#### SOURCE MATERIAL

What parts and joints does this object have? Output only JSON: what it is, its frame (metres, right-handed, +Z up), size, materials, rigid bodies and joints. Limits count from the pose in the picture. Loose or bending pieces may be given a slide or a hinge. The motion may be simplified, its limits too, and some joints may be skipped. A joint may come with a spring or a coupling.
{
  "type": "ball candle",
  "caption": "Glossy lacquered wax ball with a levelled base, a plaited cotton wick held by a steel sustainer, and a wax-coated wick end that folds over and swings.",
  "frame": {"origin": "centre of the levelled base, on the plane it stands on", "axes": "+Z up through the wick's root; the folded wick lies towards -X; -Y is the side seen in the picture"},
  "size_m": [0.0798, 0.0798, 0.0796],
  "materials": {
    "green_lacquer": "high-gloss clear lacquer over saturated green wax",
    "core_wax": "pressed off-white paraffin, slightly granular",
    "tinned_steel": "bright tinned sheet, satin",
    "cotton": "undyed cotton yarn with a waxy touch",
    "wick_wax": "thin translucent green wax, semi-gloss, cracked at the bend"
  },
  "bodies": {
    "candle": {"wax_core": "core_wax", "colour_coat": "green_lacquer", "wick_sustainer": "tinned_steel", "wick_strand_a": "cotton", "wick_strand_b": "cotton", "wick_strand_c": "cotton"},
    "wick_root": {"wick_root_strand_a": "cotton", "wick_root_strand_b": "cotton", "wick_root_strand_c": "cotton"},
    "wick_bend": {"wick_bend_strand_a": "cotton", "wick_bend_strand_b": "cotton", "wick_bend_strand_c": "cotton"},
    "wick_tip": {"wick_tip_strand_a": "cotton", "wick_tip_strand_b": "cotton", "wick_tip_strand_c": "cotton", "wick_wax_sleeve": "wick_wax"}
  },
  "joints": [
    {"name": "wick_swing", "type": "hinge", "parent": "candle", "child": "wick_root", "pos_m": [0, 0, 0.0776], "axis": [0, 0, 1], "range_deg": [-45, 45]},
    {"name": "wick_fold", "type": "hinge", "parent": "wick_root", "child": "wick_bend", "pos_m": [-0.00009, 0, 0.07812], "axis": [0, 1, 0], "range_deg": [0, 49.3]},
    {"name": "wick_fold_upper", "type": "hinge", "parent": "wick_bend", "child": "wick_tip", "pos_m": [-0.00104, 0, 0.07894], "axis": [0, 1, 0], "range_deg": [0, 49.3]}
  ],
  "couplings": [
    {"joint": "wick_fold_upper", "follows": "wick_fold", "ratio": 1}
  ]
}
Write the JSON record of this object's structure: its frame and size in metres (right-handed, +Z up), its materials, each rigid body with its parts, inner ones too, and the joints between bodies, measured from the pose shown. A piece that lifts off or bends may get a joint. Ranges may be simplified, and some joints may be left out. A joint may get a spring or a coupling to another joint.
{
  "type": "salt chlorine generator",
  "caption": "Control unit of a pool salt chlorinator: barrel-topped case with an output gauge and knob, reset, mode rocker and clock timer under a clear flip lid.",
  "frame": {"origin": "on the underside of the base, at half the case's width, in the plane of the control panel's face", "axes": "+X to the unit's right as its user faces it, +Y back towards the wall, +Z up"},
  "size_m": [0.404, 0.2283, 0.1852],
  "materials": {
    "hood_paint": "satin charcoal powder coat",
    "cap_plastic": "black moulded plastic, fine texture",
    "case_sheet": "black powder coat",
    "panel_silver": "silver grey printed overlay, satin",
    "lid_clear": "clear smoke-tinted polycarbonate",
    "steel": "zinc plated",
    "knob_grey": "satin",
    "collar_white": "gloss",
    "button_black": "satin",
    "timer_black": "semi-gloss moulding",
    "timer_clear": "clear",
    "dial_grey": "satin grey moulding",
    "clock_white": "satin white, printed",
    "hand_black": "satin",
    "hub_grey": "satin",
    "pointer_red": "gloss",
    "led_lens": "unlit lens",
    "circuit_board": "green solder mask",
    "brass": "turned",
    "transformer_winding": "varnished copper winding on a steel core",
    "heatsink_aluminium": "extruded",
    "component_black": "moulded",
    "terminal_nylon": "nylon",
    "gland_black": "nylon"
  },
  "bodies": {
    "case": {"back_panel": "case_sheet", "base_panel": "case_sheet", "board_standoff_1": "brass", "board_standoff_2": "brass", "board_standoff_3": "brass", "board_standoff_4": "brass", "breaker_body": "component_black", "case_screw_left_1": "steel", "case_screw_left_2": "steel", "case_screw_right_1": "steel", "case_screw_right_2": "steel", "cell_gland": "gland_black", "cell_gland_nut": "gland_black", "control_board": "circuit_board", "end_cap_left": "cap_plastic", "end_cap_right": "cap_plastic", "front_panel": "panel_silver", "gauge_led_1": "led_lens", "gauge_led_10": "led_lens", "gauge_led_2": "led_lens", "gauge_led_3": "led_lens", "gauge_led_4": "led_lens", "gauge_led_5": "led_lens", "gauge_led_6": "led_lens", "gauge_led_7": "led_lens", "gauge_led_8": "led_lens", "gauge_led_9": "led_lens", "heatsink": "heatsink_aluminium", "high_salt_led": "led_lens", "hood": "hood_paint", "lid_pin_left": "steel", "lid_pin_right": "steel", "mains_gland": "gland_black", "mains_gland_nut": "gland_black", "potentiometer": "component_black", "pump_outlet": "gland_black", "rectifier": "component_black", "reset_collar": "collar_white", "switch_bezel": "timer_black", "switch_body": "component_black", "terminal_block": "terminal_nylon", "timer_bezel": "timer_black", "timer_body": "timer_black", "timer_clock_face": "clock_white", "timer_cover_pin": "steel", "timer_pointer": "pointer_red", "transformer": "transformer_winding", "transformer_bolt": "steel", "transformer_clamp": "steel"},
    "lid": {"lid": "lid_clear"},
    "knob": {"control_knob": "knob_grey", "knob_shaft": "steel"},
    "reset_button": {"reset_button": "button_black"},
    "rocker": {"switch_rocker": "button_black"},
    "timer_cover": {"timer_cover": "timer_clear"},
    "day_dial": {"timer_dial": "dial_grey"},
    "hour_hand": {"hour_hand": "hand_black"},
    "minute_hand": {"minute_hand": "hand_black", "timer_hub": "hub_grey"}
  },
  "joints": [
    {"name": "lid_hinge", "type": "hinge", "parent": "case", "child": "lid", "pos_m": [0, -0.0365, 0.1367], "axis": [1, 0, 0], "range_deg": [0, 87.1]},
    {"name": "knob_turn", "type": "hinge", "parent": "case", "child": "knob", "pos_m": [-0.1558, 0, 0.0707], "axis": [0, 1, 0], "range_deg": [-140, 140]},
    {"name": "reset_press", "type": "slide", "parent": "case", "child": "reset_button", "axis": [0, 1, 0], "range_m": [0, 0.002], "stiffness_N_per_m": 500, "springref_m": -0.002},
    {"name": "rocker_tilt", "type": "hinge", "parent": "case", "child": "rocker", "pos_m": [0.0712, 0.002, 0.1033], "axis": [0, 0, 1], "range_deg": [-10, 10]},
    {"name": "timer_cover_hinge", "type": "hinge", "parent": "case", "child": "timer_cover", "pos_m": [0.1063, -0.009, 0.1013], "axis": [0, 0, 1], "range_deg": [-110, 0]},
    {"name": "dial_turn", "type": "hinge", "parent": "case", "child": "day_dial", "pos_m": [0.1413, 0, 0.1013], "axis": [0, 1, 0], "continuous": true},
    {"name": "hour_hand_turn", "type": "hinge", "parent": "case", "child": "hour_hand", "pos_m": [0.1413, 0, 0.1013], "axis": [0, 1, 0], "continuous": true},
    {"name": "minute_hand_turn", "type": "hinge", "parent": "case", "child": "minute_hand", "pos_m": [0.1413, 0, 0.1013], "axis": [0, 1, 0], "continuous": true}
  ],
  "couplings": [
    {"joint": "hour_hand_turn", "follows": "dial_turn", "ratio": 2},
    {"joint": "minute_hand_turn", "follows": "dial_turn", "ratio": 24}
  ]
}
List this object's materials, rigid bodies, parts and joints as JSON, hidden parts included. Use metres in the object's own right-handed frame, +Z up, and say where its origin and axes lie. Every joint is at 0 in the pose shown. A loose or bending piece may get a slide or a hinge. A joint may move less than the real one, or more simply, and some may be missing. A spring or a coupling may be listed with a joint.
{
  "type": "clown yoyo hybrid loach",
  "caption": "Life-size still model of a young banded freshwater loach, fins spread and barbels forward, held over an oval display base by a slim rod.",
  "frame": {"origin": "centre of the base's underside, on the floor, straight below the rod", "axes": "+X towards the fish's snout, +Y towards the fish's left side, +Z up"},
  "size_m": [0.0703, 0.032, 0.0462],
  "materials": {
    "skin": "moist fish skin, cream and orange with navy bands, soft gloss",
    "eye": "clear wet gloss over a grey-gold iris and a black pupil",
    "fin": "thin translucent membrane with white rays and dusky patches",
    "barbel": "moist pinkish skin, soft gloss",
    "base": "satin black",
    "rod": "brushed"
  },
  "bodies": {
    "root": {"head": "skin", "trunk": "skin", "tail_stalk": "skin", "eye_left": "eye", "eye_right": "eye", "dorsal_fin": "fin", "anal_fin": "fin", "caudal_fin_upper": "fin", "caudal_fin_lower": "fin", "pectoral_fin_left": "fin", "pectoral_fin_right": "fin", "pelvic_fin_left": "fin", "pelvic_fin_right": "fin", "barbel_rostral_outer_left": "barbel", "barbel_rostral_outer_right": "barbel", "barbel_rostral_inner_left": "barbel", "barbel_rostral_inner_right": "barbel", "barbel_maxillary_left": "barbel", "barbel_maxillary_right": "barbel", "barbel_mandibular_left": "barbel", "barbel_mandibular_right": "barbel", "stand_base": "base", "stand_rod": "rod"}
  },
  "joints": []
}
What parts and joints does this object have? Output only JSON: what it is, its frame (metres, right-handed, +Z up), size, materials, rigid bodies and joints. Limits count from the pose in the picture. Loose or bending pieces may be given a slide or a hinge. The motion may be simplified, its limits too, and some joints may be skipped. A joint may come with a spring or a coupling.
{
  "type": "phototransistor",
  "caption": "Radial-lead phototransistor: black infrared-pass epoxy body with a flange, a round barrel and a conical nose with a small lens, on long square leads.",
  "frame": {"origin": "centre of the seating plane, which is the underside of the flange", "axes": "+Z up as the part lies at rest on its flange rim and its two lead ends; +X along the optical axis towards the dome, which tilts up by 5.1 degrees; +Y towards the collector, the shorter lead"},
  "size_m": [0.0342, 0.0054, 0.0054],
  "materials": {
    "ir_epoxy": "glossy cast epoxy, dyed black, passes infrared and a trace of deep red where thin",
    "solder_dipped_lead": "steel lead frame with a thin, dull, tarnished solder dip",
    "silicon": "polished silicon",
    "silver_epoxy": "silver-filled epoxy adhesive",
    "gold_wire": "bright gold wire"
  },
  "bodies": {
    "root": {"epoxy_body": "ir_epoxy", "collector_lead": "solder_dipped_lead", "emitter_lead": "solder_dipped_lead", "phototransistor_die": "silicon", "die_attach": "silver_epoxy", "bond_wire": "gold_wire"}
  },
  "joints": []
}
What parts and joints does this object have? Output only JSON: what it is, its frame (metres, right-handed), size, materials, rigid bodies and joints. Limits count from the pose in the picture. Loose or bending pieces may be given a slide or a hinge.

########

**WHAT NEEDS TO BE DONE:**
Search the data for "this". Copy every line that has it.

**FINISHED TASK:**
What parts and joints does this object have? Output only JSON: what it is, its frame (metres, right-handed, +Z up), size, materials, rigid bodies and joints. Limits count from the pose in the picture. Loose or bending pieces may be given a slide or a hinge. The motion may be simplified, its limits too, and some joints may be skipped. A joint may come with a spring or a coupling.
Write the JSON record of this object's structure: its frame and size in metres (right-handed, +Z up), its materials, each rigid body with its parts, inner ones too, and the joints between bodies, measured from the pose shown. A piece that lifts off or bends may get a joint. Ranges may be simplified, and some joints may be left out. A joint may get a spring or a coupling to another joint.
List this object's materials, rigid bodies, parts and joints as JSON, hidden parts included. Use metres in the object's own right-handed frame, +Z up, and say where its origin and axes lie. Every joint is at 0 in the pose shown. A loose or bending piece may get a slide or a hinge. A joint may move less than the real one, or more simply, and some may be missing. A spring or a coupling may be listed with a joint.
What parts and joints does this object have? Output only JSON: what it is, its frame (metres, right-handed, +Z up), size, materials, rigid bodies and joints. Limits count from the pose in the picture. Loose or bending pieces may be given a slide or a hinge. The motion may be simplified, its limits too, and some joints may be skipped. A joint may come with a spring or a coupling.
What parts and joints does this object have? Output only JSON: what it is, its frame (metres, right-handed), size, materials, rigid bodies and joints. Limits count from the pose in the picture. Loose or bending pieces may be given a slide or a hinge.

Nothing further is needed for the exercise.